High quality microspheres made of polymers, crystalline or glassy compounds are widely used in various industrial applications –spanning (bio-)sensing, phononics, photonics, etc.— as standalone structures or as mechanical reinforcement to other compounds and components. In fact, a deeper understanding of their elastic and optical properties is crucial, though performing a quantitative measurement of such properties without modifying or destroying the microspheres is very challenging.

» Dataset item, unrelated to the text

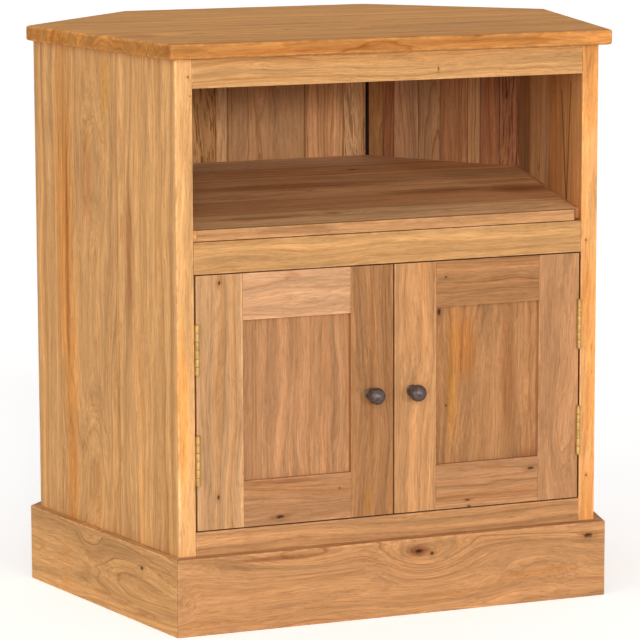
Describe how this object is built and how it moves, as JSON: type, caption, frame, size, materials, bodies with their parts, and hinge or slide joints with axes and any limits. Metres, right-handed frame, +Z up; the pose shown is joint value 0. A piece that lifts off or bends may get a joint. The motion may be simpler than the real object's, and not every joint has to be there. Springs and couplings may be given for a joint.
{
  "type": "corner cabinet",
  "caption": "Six-sided wooden corner cabinet with an open niche over a cupboard closed by two framed doors with ball knobs.",
  "frame": {"origin": "centre of the foot of the whole cabinet's bounding box, on the floor", "axes": "+Z up, -Y out of the front with the doors, +X to the right as seen from the front"},
  "size_m": [0.7608, 0.5868, 0.75],
  "materials": {
    "top_panel": "oiled teak boards, grain left to right",
    "left_side_panel": "oiled teak boards, upright grain",
    "right_side_panel": "oiled teak boards, upright grain",
    "rear_back_panel": "oiled teak boards, upright grain",
    "left_diagonal_back_panel": "oiled teak boards, upright grain",
    "right_diagonal_back_panel": "oiled teak boards, upright grain",
    "upper_front_rail": "oiled teak",
    "middle_front_rail": "oiled teak",
    "bottom_front_rail": "oiled teak",
    "plinth_front": "oiled teak, wavy grain",
    "plinth_left": "oiled teak",
    "plinth_right": "oiled teak",
    "plinth_left_diagonal": "oiled teak",
    "plinth_right_diagonal": "oiled teak",
    "plinth_rear": "oiled teak",
    "niche_shelf": "oiled teak boards, grain left to right",
    "left_shelf_scribe_strip": "bare teak",
    "right_shelf_scribe_strip": "bare teak",
    "left_shelf_cleat": "bare teak",
    "right_shelf_cleat": "bare teak",
    "rear_shelf_cleat": "bare teak",
    "cupboard_floor": "oiled teak boards",
    "left_floor_cleat": "bare teak",
    "right_floor_cleat": "bare teak",
    "rear_floor_cleat": "bare teak",
    "left_top_cleat": "bare teak",
    "right_top_cleat": "bare teak",
    "door_stop_block": "bare teak",
    "stop_magnet": "nickel-plated magnet",
    "left_upper_hinge_frame_leaf": "satin brass",
    "left_upper_hinge_door_leaf": "satin brass",
    "left_upper_hinge_pin": "satin brass",
    "left_lower_hinge_frame_leaf": "satin brass",
    "left_lower_hinge_door_leaf": "satin brass",
    "left_lower_hinge_pin": "satin brass",
    "right_upper_hinge_frame_leaf": "satin brass",
    "right_upper_hinge_door_leaf": "satin brass",
    "right_upper_hinge_pin": "satin brass",
    "right_lower_hinge_frame_leaf": "satin brass",
    "right_lower_hinge_door_leaf": "satin brass",
    "right_lower_hinge_pin": "satin brass",
    "left_door_hinge_stile": "oiled teak",
    "left_door_lock_stile": "oiled teak",
    "left_door_top_rail": "oiled teak",
    "left_door_bottom_rail": "oiled teak",
    "left_door_panel": "oiled teak, upright grain",
    "left_door_knob": "dark bronzed metal",
    "left_door_knob_screw": "plated steel",
    "left_door_strike_plate": "plated steel",
    "right_door_hinge_stile": "oiled teak",
    "right_door_lock_stile": "oiled teak",
    "right_door_top_rail": "oiled teak",
    "right_door_bottom_rail": "oiled teak",
    "right_door_panel": "oiled teak, figured grain",
    "right_door_knob": "dark bronzed metal",
    "right_door_knob_screw": "plated steel",
    "right_door_strike_plate": "plated steel"
  },
  "bodies": {
    "carcass": {"top_panel": "top_panel", "left_side_panel": "left_side_panel", "right_side_panel": "right_side_panel", "rear_back_panel": "rear_back_panel", "left_diagonal_back_panel": "left_diagonal_back_panel", "right_diagonal_back_panel": "right_diagonal_back_panel", "upper_front_rail": "upper_front_rail", "middle_front_rail": "middle_front_rail", "bottom_front_rail": "bottom_front_rail", "plinth_front": "plinth_front", "plinth_left": "plinth_left", "plinth_right": "plinth_right", "plinth_left_diagonal": "plinth_left_diagonal", "plinth_right_diagonal": "plinth_right_diagonal", "plinth_rear": "plinth_rear", "niche_shelf": "niche_shelf", "left_shelf_scribe_strip": "left_shelf_scribe_strip", "right_shelf_scribe_strip": "right_shelf_scribe_strip", "left_shelf_cleat": "left_shelf_cleat", "right_shelf_cleat": "right_shelf_cleat", "rear_shelf_cleat": "rear_shelf_cleat", "cupboard_floor": "cupboard_floor", "left_floor_cleat": "left_floor_cleat", "right_floor_cleat": "right_floor_cleat", "rear_floor_cleat": "rear_floor_cleat", "left_top_cleat": "left_top_cleat", "right_top_cleat": "right_top_cleat", "door_stop_block": "door_stop_block", "stop_magnet": "stop_magnet", "left_upper_hinge_frame_leaf": "left_upper_hinge_frame_leaf", "left_upper_hinge_pin": "left_upper_hinge_pin", "left_lower_hinge_frame_leaf": "left_lower_hinge_frame_leaf", "left_lower_hinge_pin": "left_lower_hinge_pin", "right_upper_hinge_frame_leaf": "right_upper_hinge_frame_leaf", "right_upper_hinge_pin": "right_upper_hinge_pin", "right_lower_hinge_frame_leaf": "right_lower_hinge_frame_leaf", "right_lower_hinge_pin": "right_lower_hinge_pin"},
    "left_door": {"left_door_hinge_stile": "left_door_hinge_stile", "left_door_lock_stile": "left_door_lock_stile", "left_door_top_rail": "left_door_top_rail", "left_door_bottom_rail": "left_door_bottom_rail", "left_door_panel": "left_door_panel", "left_door_knob": "left_door_knob", "left_door_knob_screw": "left_door_knob_screw", "left_door_strike_plate": "left_door_strike_plate", "left_upper_hinge_door_leaf": "left_upper_hinge_door_leaf", "left_lower_hinge_door_leaf": "left_lower_hinge_door_leaf"},
    "right_door": {"right_door_hinge_stile": "right_door_hinge_stile", "right_door_lock_stile": "right_door_lock_stile", "right_door_top_rail": "right_door_top_rail", "right_door_bottom_rail": "right_door_bottom_rail", "right_door_panel": "right_door_panel", "right_door_knob": "right_door_knob", "right_door_knob_screw": "right_door_knob_screw", "right_door_strike_plate": "right_door_strike_plate", "right_upper_hinge_door_leaf": "right_upper_hinge_door_leaf", "right_lower_hinge_door_leaf": "right_lower_hinge_door_leaf"}
  },
  "joints": [
    {"name": "left_door_hinge", "type": "hinge", "parent": "carcass", "child": "left_door", "pos_m": [-0.26688, -0.2654, 0.2953], "axis": [0, 0, 1], "range_deg": [-170, 0]},
    {"name": "right_door_hinge", "type": "hinge", "parent": "carcass", "child": "right_door", "pos_m": [0.26315, -0.2654, 0.2953], "axis": [0, 0, 1], "range_deg": [0, 170]}
  ]
}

Researchers from the Phononic and Photonic Nanostructures Group led by ICREA Prof. Dr Clivia Sotomayor-Torres at the ICN2 and the group led by Prof. Daniel Navarro Urrios at the Institute of Nanoscience and Nanotechnology of the University of Barcelona (IN²UB), in collaboration with colleagues at the University of La Laguna (Spain), have demonstrated that the combination of two contactless optical techniques allows characterizing the elastic and optical constants of glass microspheres. This research has been recently published in a paper in APL Materials and was selected as Editor’s pick.
The first technique utilized in the study is called Brillouin Light Scattering (BLS). By analysing the scattering of longitudinal acoustic phonons in microspheres of a barium-titanium-silicate glass materials (of diameters ranging from 10 to 60 µm), researchers discovered that the frequency of these phonons in the microspheres was approximately 5% lower than in the bulk material. This finding suggests a reduction in the refractive index or a relaxation of the elastic properties, or perhaps a combination of both.
The second technique, called optomechanical coupling (OC), involves exciting specific vibration modes –i.e., the optical whispering gallery modes— of the glass microspheres and transducing some of them, which allowed the researchers to extract the elastic constants of the glass microspheres. The study revealed that both the refractive index and the elastic constants of the material are reduced in the microspheres with respect to their bulk material counterparts. The authors attributed these results to an effective decrease in density caused by the fabrication process.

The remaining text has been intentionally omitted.